De otra manera, la política se transforma en una violenta oscilación entre dos extremos. Por un lado, la espera de la ley justa: ley justa que, en la medida en que no es más que la proyección de la imperfección de las leyes humanas ―esas que sólo son leyes― se confunde con la justicia divina y el fin de los tiempos. Y, por otro, la muy legítima defensa de intereses corporativos, pero vivida interiormente como injusta, y necesitada por ello de afeites, de suplementos de una trascendencia en la que, paradójicamente, ya no se cree: la Nación, la Democracia.

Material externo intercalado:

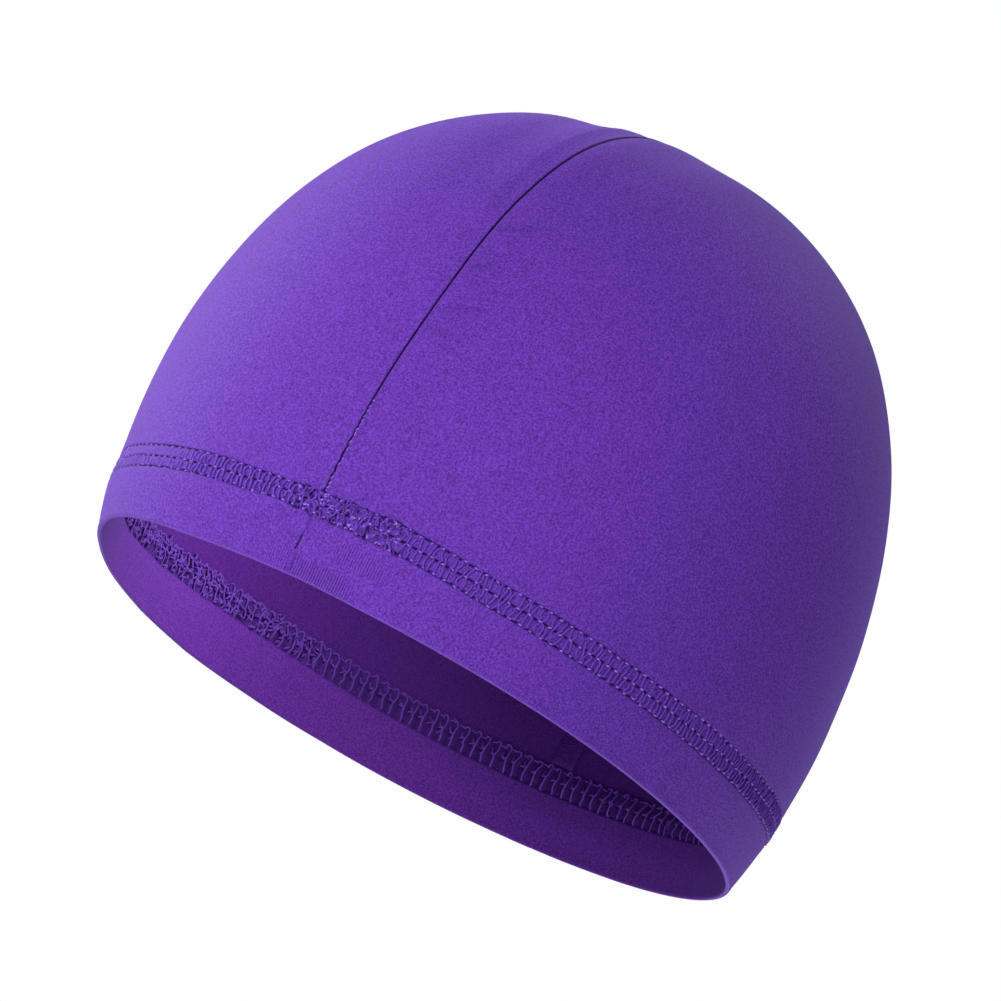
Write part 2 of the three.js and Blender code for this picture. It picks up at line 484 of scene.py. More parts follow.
def new_piece(name, points, faces, materials, cloth_map, shade, finishes=None):
    """A smooth mesh piece from points in millimetres.

    The cloth map gives each point a place on the flat cloth, and the shade how little light reaches it
    between stitches. The finishes say which of the materials each face has."""
    mesh = bpy.data.meshes.new(name)
    mesh.from_pydata((np.asarray(points) * MM).tolist(), [], faces)
    layer = mesh.uv_layers.new(name="cloth_mm")
    corners = np.zeros(len(mesh.loops), np.int32)
    mesh.loops.foreach_get("vertex_index", corners)
    layer.uv.foreach_set("vector", np.asarray(cloth_map, np.float32)[corners].ravel())
    shading = mesh.attributes.new("stitch_shade", "FLOAT", "POINT")
    shading.data.foreach_set("value", np.asarray(shade, np.float32).ravel())
    mesh.polygons.foreach_set("use_smooth", np.ones(len(mesh.polygons), bool))
    for material in materials:
        mesh.materials.append(material)
    if finishes is not None:
        mesh.polygons.foreach_set("material_index", np.asarray(finishes, np.int32))
    piece = bpy.data.objects.new(name, mesh)
    bpy.context.scene.collection.objects.link(piece)
    return piece


def grid_faces(rows, columns, wrap_rows=False, wrap_columns=False):
    """Four-cornered faces over a grid of points that are listed row by row."""
    i = np.arange(rows if wrap_rows else rows - 1)[:, None]
    j = np.arange(columns if wrap_columns else columns - 1)[None, :]
    below = i * columns
    above = (i + 1) % rows * columns
    right = (j + 1) % columns
    faces = np.stack(np.broadcast_arrays(below + j, below + right, above + right, above + j), -1)
    return faces.reshape(-1, 4).tolist()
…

Vuelvo a mi pregunta inicial. ¿Tiene universidades el Estado de Chile? No las tiene; no obstante, sí hay buenas razones para que las tenga. La demanda por más recursos para las actuales instituciones autogestionadas debiera ir acompañada entonces por un debate en profundidad en el cual, dejando a un lado argumentos altisonantes, se plantee en profundidad el rol de Estado en los gobiernos corporativos de sus universidades. Es decir, cómo, sin pasar a llevar la autonomía relativa que toda organización moderna requiere incluso por razones de «mera» eficiencia, los intereses de largo plazo de la nación habrían de ser representados en los organismos superiores de gobierno de estas instituciones.
Es posible, por cierto, que no se encuentre respuesta satisfactoria alguna a esta pregunta. En tal caso, habría que sacar conclusiones: el juego que se estaría practicando sería ya muy distinto. No habría forma alguna de concordar en un «interés común»; tampoco habría institución alguna que pudiera arrogarse la representación de tal interés en el campo académico e intelectual, ni reivindicar un trato preferente por parte de la caja recaudadora del Estado.
En este escenario, las universidades chilenas, a partir de estándares más o menos estrictos de acreditación, competirían en igualdad de condiciones por los fondos provenientes tanto del Estado de Chile como del mundo globalizado.
Estas son las alternativas. Frente a ellas, sería bueno que los actores transparentaran lo que efectivamente piensan.